> _GOAL_
Reproduce only the lines of the material below that start at the line containing "What bpy script" and stop at the line containing "WORN_FROM, WORN_TO = 4.5, 5.9". Keep both end lines.

> _WORKING DATA_
******************************
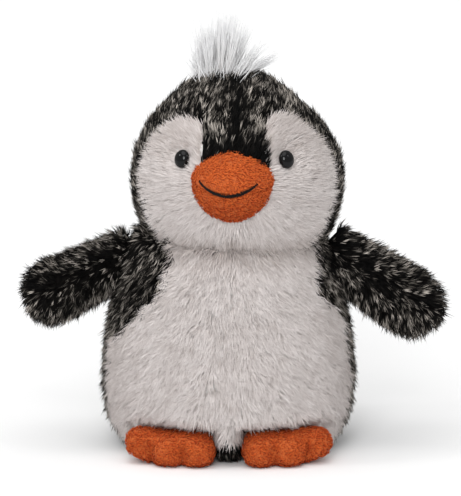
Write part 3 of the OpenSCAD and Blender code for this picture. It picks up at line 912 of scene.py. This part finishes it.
******************************
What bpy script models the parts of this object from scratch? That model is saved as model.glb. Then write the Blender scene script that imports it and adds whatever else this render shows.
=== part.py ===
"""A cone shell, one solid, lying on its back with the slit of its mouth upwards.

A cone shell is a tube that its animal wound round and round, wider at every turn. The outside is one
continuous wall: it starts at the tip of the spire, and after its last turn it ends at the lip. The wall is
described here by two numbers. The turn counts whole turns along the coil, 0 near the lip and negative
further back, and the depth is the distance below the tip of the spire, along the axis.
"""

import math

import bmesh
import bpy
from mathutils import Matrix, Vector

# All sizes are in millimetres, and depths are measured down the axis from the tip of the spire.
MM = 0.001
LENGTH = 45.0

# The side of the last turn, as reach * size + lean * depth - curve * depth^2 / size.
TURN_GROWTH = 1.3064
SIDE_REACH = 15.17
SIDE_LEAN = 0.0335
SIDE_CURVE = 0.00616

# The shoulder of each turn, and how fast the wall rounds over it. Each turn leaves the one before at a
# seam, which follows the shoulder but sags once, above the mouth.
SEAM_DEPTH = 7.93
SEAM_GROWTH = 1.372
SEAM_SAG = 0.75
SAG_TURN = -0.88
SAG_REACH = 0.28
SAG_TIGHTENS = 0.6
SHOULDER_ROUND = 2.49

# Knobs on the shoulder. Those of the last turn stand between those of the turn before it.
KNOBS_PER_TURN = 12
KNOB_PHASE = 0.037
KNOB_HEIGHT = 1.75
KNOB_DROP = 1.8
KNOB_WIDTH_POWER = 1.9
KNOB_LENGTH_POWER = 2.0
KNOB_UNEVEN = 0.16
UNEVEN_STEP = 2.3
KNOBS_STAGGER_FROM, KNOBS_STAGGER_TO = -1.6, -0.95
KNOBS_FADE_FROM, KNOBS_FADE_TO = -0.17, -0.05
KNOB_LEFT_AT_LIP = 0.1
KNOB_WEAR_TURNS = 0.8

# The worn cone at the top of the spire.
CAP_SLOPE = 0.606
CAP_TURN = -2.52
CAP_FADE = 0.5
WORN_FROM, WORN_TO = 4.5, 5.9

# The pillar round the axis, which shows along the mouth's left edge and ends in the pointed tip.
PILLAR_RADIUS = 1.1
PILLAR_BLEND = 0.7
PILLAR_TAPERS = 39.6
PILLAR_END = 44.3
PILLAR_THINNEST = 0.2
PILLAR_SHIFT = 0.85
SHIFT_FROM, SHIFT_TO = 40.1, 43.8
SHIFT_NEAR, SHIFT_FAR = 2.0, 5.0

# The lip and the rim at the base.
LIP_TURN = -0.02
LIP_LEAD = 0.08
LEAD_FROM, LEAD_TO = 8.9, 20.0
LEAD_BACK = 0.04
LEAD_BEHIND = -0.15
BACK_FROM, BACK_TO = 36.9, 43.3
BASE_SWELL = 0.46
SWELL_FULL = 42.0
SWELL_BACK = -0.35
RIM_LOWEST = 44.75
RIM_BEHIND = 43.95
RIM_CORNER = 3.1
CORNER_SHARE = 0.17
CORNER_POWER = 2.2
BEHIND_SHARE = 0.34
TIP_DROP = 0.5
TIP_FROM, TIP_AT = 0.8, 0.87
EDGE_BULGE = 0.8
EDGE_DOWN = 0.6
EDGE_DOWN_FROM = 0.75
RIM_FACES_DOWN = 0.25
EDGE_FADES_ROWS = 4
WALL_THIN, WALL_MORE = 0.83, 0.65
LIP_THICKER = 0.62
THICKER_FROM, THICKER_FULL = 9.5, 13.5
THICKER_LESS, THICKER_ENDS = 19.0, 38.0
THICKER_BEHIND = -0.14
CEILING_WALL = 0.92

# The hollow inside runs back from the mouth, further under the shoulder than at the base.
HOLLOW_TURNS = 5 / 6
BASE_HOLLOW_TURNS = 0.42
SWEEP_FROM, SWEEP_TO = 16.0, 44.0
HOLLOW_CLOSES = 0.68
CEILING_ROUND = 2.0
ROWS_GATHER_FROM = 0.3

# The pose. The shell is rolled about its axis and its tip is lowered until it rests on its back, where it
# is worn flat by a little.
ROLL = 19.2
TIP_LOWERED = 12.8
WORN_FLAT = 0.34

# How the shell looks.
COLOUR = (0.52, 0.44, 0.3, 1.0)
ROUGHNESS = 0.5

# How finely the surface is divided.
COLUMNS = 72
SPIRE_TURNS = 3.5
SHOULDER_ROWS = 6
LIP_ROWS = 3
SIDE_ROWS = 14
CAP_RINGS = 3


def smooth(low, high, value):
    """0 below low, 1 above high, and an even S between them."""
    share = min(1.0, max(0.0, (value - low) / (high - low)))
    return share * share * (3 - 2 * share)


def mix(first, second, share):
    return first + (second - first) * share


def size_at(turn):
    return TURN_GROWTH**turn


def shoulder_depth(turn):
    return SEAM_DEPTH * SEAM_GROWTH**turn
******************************
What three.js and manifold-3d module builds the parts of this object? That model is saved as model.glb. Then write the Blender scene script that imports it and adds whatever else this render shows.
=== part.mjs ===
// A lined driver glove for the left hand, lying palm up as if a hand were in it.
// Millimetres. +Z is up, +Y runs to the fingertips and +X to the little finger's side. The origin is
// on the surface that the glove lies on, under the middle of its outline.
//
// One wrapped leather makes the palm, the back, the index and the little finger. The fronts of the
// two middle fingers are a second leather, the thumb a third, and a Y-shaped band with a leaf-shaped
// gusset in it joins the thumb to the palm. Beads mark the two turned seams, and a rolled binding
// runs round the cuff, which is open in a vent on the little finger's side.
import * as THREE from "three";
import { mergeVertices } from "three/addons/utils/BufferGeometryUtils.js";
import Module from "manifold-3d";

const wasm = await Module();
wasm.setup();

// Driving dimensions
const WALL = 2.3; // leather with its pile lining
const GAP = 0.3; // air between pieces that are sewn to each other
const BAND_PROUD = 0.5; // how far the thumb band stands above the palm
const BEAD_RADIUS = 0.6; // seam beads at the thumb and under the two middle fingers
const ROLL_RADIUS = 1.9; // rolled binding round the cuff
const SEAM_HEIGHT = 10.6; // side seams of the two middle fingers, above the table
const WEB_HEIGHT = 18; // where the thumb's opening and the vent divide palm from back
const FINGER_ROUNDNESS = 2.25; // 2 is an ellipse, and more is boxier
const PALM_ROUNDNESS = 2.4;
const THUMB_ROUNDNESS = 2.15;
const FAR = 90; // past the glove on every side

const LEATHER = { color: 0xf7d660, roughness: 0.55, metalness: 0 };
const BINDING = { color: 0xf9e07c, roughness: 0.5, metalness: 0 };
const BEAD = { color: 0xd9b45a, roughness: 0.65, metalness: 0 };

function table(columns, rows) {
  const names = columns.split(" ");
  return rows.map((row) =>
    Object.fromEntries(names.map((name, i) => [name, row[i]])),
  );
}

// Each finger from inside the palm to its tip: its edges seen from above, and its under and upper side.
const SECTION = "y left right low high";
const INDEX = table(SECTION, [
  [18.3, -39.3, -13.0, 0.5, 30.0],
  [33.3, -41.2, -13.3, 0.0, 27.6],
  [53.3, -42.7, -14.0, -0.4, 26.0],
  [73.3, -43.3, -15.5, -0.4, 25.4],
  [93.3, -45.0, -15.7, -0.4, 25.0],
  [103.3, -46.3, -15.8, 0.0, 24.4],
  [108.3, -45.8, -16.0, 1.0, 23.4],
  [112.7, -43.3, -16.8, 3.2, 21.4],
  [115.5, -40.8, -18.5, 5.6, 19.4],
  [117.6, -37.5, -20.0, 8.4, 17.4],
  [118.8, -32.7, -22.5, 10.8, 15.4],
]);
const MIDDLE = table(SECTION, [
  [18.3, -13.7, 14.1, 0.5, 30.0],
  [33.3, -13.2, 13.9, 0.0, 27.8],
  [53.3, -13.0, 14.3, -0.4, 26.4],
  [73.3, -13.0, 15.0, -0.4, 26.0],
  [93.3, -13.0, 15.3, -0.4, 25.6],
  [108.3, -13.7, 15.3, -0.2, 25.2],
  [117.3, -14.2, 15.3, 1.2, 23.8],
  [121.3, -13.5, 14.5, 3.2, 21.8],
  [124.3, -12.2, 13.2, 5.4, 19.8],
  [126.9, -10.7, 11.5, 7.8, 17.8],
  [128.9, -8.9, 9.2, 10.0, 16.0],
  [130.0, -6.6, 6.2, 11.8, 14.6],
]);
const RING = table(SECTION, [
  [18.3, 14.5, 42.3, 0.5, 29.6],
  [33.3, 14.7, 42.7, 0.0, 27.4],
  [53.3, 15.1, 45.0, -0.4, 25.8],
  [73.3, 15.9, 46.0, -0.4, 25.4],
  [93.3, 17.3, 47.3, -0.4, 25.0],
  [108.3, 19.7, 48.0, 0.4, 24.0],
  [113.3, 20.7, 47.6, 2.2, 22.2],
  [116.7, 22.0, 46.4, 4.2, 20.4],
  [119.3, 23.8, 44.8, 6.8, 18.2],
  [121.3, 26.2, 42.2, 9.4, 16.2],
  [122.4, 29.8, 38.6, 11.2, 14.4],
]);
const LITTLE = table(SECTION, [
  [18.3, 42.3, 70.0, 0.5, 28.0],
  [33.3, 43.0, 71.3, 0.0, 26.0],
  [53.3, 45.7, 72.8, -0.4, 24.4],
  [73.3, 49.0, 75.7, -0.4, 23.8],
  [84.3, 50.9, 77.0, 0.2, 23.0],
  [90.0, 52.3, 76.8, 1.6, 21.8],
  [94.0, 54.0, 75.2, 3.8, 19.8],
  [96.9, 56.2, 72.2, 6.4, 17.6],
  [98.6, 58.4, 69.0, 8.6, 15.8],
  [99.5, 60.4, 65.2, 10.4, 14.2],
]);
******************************
> _FULL RESPONSE_
What bpy script models the parts of this object from scratch? That model is saved as model.glb. Then write the Blender scene script that imports it and adds whatever else this render shows.
=== part.py ===
"""A cone shell, one solid, lying on its back with the slit of its mouth upwards.

A cone shell is a tube that its animal wound round and round, wider at every turn. The outside is one
continuous wall: it starts at the tip of the spire, and after its last turn it ends at the lip. The wall is
described here by two numbers. The turn counts whole turns along the coil, 0 near the lip and negative
further back, and the depth is the distance below the tip of the spire, along the axis.
"""

import math

import bmesh
import bpy
from mathutils import Matrix, Vector

# All sizes are in millimetres, and depths are measured down the axis from the tip of the spire.
MM = 0.001
LENGTH = 45.0

# The side of the last turn, as reach * size + lean * depth - curve * depth^2 / size.
TURN_GROWTH = 1.3064
SIDE_REACH = 15.17
SIDE_LEAN = 0.0335
SIDE_CURVE = 0.00616

# The shoulder of each turn, and how fast the wall rounds over it. Each turn leaves the one before at a
# seam, which follows the shoulder but sags once, above the mouth.
SEAM_DEPTH = 7.93
SEAM_GROWTH = 1.372
SEAM_SAG = 0.75
SAG_TURN = -0.88
SAG_REACH = 0.28
SAG_TIGHTENS = 0.6
SHOULDER_ROUND = 2.49

# Knobs on the shoulder. Those of the last turn stand between those of the turn before it.
KNOBS_PER_TURN = 12
KNOB_PHASE = 0.037
KNOB_HEIGHT = 1.75
KNOB_DROP = 1.8
KNOB_WIDTH_POWER = 1.9
KNOB_LENGTH_POWER = 2.0
KNOB_UNEVEN = 0.16
UNEVEN_STEP = 2.3
KNOBS_STAGGER_FROM, KNOBS_STAGGER_TO = -1.6, -0.95
KNOBS_FADE_FROM, KNOBS_FADE_TO = -0.17, -0.05
KNOB_LEFT_AT_LIP = 0.1
KNOB_WEAR_TURNS = 0.8

# The worn cone at the top of the spire.
CAP_SLOPE = 0.606
CAP_TURN = -2.52
CAP_FADE = 0.5
WORN_FROM, WORN_TO = 4.5, 5.9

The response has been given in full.